▶ **RECORDS PROVIDED**:
* begin *

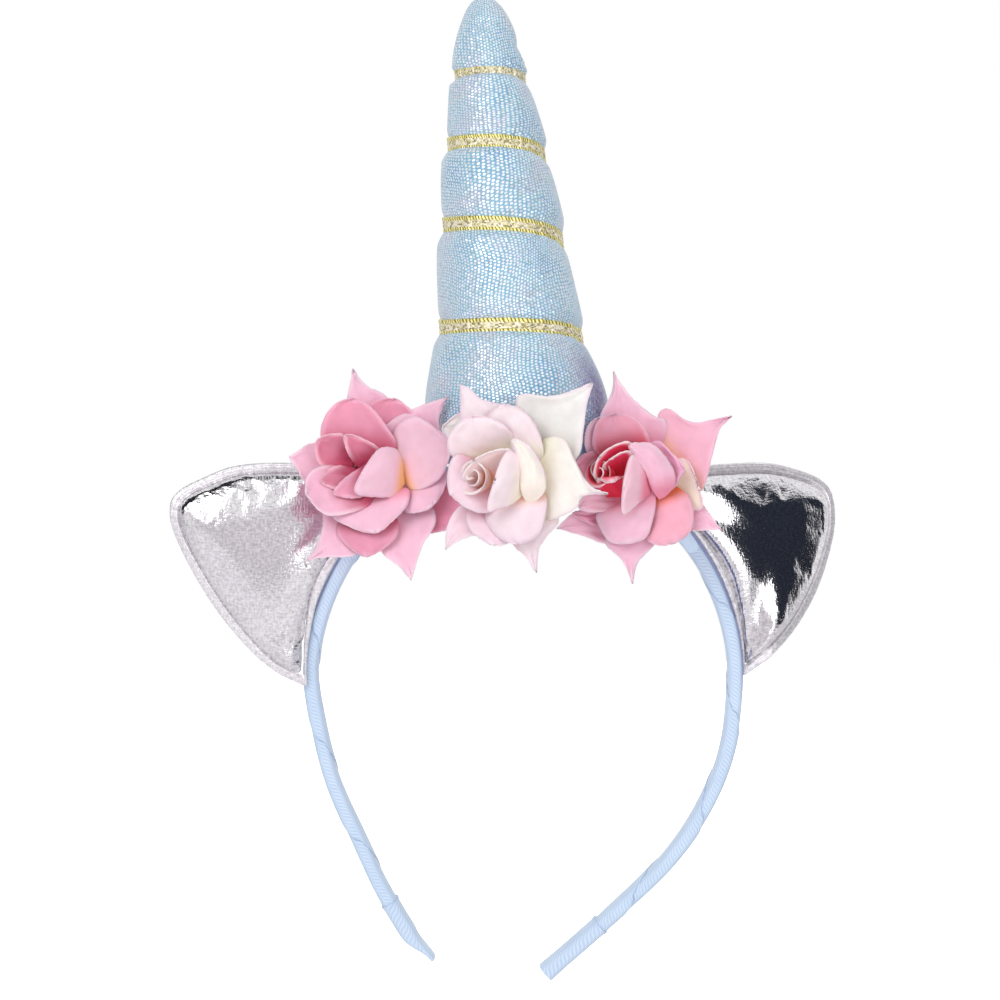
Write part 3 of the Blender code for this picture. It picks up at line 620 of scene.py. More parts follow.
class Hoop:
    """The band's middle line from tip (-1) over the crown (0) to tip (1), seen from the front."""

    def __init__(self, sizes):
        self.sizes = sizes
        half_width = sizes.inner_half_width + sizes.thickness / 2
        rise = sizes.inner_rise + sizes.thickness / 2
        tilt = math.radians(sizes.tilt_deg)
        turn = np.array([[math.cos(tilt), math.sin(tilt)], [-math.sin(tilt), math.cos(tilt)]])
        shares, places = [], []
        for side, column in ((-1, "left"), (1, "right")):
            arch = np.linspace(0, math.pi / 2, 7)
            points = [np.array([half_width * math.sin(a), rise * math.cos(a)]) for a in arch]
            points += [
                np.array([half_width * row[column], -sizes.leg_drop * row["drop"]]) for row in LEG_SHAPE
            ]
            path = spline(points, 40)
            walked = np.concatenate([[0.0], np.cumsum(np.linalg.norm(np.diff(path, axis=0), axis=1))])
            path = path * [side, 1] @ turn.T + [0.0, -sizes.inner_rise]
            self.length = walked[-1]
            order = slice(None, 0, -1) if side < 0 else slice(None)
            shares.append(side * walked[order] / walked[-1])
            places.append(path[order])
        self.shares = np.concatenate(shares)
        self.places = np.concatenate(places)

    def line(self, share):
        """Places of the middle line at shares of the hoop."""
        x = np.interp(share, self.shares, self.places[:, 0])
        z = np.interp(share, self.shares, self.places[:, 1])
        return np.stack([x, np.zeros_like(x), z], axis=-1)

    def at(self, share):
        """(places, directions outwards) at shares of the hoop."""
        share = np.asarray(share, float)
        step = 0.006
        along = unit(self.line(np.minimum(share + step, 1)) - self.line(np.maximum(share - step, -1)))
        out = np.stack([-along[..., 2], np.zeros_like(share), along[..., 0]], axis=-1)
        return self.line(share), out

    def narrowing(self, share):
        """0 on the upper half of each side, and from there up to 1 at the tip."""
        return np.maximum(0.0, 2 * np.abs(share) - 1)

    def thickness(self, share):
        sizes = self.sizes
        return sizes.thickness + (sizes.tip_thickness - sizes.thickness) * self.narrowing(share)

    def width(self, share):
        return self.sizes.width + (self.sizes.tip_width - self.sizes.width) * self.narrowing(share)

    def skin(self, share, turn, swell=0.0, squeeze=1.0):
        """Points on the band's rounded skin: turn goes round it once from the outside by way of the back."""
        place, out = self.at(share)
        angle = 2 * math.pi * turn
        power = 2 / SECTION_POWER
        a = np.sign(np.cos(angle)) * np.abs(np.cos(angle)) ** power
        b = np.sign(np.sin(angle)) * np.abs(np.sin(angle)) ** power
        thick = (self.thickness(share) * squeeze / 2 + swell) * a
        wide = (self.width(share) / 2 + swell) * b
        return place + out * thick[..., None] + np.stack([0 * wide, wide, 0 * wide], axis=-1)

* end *
* begin *

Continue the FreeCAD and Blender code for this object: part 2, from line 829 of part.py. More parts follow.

* end *

▶ **WRITTEN PROBLEM**: Taking the lines above, repeat exactly those from the line that contains "Write part 3" through the line that contains "band's middle line", and both of those lines as well. Include nothing else.

▶ **FULL SOLUTION**:
Write part 3 of the Blender code for this picture. It picks up at line 620 of scene.py. More parts follow.
class Hoop:
    """The band's middle line from tip (-1) over the crown (0) to tip (1), seen from the front."""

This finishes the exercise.